Marius introduces us to the central threesome of characters. First there’s Marius himself, a young man who dreams of breaking free from the mundanity of his everyday life and taking to the high seas. Then there’s his father, Cesar, a vibrant if oblivious bar owner unaware of his son’s lofty goals. Finally we meet Marius’ paramore, a beautiful woman by the name of Fanny, a fellow shopkeeper in the same Marseille harbor as he. The two are incredibly, deeply in love, and yet so is Marius and the open water. Marius finds much of its narrative drama in lengthy sequences sequences set between various pairings of these three characters. There’s particularly a handful of sequences near the back half of the film that, leading up to the inevitable abandonment by Marius, make the final act deeply moving. It’s a relatively standard tale from today’s point of view, but as a playwright shifting to the big screen at the advent of sound cinema, Pagnol’s screenplay is an absolute triumph.
And that triumph continues throughout this trilogy. Starting moments after Marius sets sail on what appears to be a years-long journey at sea, Fanny shifts focus to the two people he left, and the one he hasn’t even met yet. Fanny was with-child when Marius left, and this is from where much of her film draws its narrative propulsion. Shot just one year after Marius in 1932, Fanny finds the titular young woman in a sticky wicket. Few things appear to be going her way, until she discusses the possibility of marrying a fellow shop owner named Honore Panisse, who we’ve only seen thus far as some sort of cuckold for the beautiful woman. Fearing that he’ll find her sudden interest in marrying him as either false or despicable given the circumstances, the film concludes with the pair appearing to be happily married, only to have Marius appear out of the blue and change the course of all of their lives.
Flash forward a couple of decades, and you have finally reached the final film in the trilogy, 1936’s Cesar. With Panisse on his deathbed and their son Cesariot a grown man, talk of Marius once again arises, this time sending the young man on a journey to meet the man who he has just discovered to be his father. Cesariot leaves the harbor and discovers that Marius is now a mechanic, posing under false pretenses to try and spend a chunk of time with a man he has never truly known. Assuming the worst at first, the film’s story finds preconceived notions being shattered, and old romances slowly restarting.
This is the rare trilogy that feels at once perfectly sectioned off into three different short stories, and yet entirely captivating when taken as one epic-length narrative. Pagnol is behind every screenplay for these pictures, and even hopped behind the camera for the final film, which is arguably the trilogy’s most intriguing segment. The story itself, as mentioned above does feel a bit classical with over 80 years of distance cinematically. However, the story is a captivating epic romantic yarn, a film that finds a few odd beats (particularly the seeming redemption of the heel Marius character in the final film’s final act) and yet packs a deeply emotional punch throughout its lengthy runtime. Clocking in at right near seven hours in total, these films run a bit long, but Pagnol’s vision is so crystal clear, and particularly when taken with the three directors tapped for these films, it becomes a symphony of early film naturalism that would ultimately inspire much of the neo-realist movement just a decade-plus later.

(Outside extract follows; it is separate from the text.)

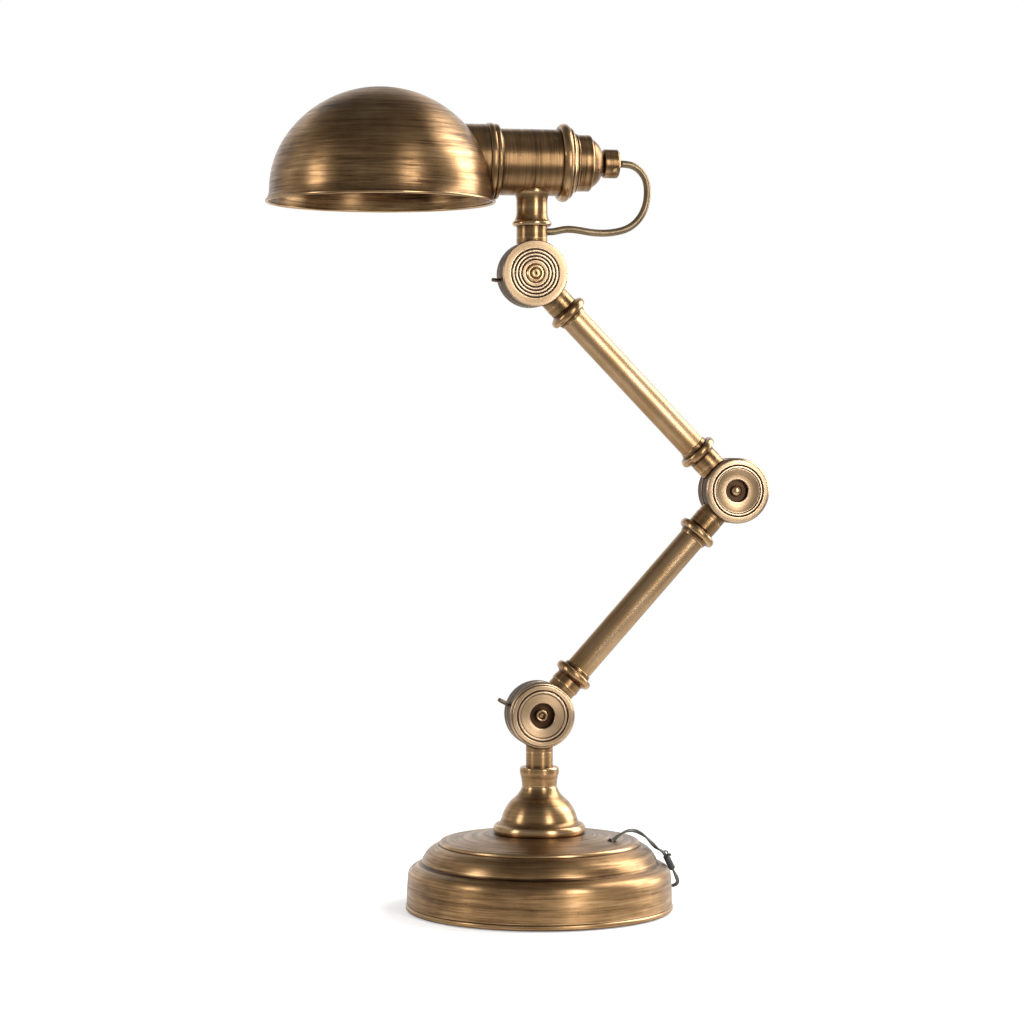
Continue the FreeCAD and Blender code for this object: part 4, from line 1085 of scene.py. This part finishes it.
@dataclass(frozen=True)
class CordTie:
    """A thread binding round the cord, with a small eye and knot at its top."""

    top: Vector
    bottom: Vector
    thread: float = 0.42
    turns: int = 16
    eye_at: Vector = Vector((-0.4, -0.55, 1.7))
    eye_radius: float = 1.62
    knot_at: Vector = Vector((2.7, 0.5, 0.4))
    knot_radius: float = 0.72

    def build(self) -> list[bpy.types.Object]:
        """Makes the binding's pieces and returns them."""
        down = (self.bottom - self.top).normalized()
        start = self.top + down * 3.2
        end = self.bottom - down * 1.2
        length = (end - start).length
        sleeve = turned("cord_binding_sleeve", [(1.3, 0.2), (1.85, 0.0), (2.0, 0.7), (2.0, length - 0.7),
                                                (1.85, length), (1.3, length - 0.2)], aimed(start, down))
        fit(sleeve, "base", "dark_binding", BINDING, "cord_tie")
        pieces = [sleeve]
        side = down.orthogonal().normalized()
        other = down.cross(side)
        winding, eye, knot = [], [], []
        for k in range(self.turns * 12 + 1):
            way = FULL_TURN * k / 12
            along = 0.5 + (length - 1.0) * k / (self.turns * 12)
            winding.append(start + down * along + (side * math.cos(way) + other * math.sin(way)) * 1.92)
        for k in range(15):
            way = FULL_TURN * k / 12 + 4.3
            spot = Vector((math.cos(way), -0.17 * math.cos(way), math.sin(way)))
            eye.append(start + self.eye_at + spot * self.eye_radius)
        for k in range(30):
            way, lift = FULL_TURN * k / 11, math.sin(FULL_TURN * k / 17)
            spot = Vector((math.cos(way), 0.8 * math.sin(way), lift * 0.8))
            knot.append(start + self.knot_at + spot * self.knot_radius)
        pieces.append(self.strand("cord_binding_thread", winding, self.thread))
        pieces.append(self.strand("cord_binding_eye", eye, 0.5))
        pieces.append(self.strand("cord_binding_knot", knot, self.thread))
        return pieces

    def strand(self, name: str, route: Sequence[Vector], radius: float) -> bpy.types.Object:
        """One thread that follows a route, set on the base.

        Args:
            name: the piece's name.
            route: its points, in millimetres.
            radius: the thread's radius.

        Returns:
            The piece.
        """
        spots = points_along(route)
        piece = tube_along(name, spots, ring_shape(radius, 8))
        return fit(piece, "base", "dark_binding", BINDING)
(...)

Those directors include, not only Pagnol himself, but also the great Alexander Korda and Marc Allegret, who craft some truly beautiful and evocative bits of romance cinema. Korda’s film is rightly assured, as he would go on to become a filmmaker synonymous with the true heights of what cinema could be at this point in its history, and Fanny is a shockingly intimate, primarily interior, meditation on gender roles during this time period, particularly women and the control they themselves have over their futures. The third film, Cesar, is arguably the trilogy’s most moving effort, and also its most formally inventive. Pagnol proves to be a powerful voice behind the camera, particularly from the very beginning of the film. Re-introducing the viewer to this world, Pagnol stages his film’s opening sequence around its titular character as he paces up a series of city streets. Clearly time has passed, this is a moving and gorgeously composed sequence and states outright a profound evolution in filmic language that was felt throughout this decade.
And this sequence relies heavily on the trilogy’s biggest star, comedic star Raimu. A relatively unknown comedic thespian, the actor came out of theater and silent cinema, and that’s crystal clear in this series of films. The real heart of the series, Raimu’s greatest asset is his face, one of film’s most emotive objects. He’s a character of big emotion and big gestures, and yet it is the profound nuance found within Raimu’s performance that breathes life into the films. The films may not focus squarely on his arch, but it is Raimu’s performance that subsequently grounds the trilogy. Pierre Fresnay and Orane Demazis star as Marius and Fanny, both of which are truly fantastic as well. This is a trilogy spearheaded by three startlingly great performances, a magnetic trio of actors whose charisma is quiet and yet utterly transfixing. Simply put, if this is any idea of what 2017 may hold cinematically, this will be an absolutely banner year.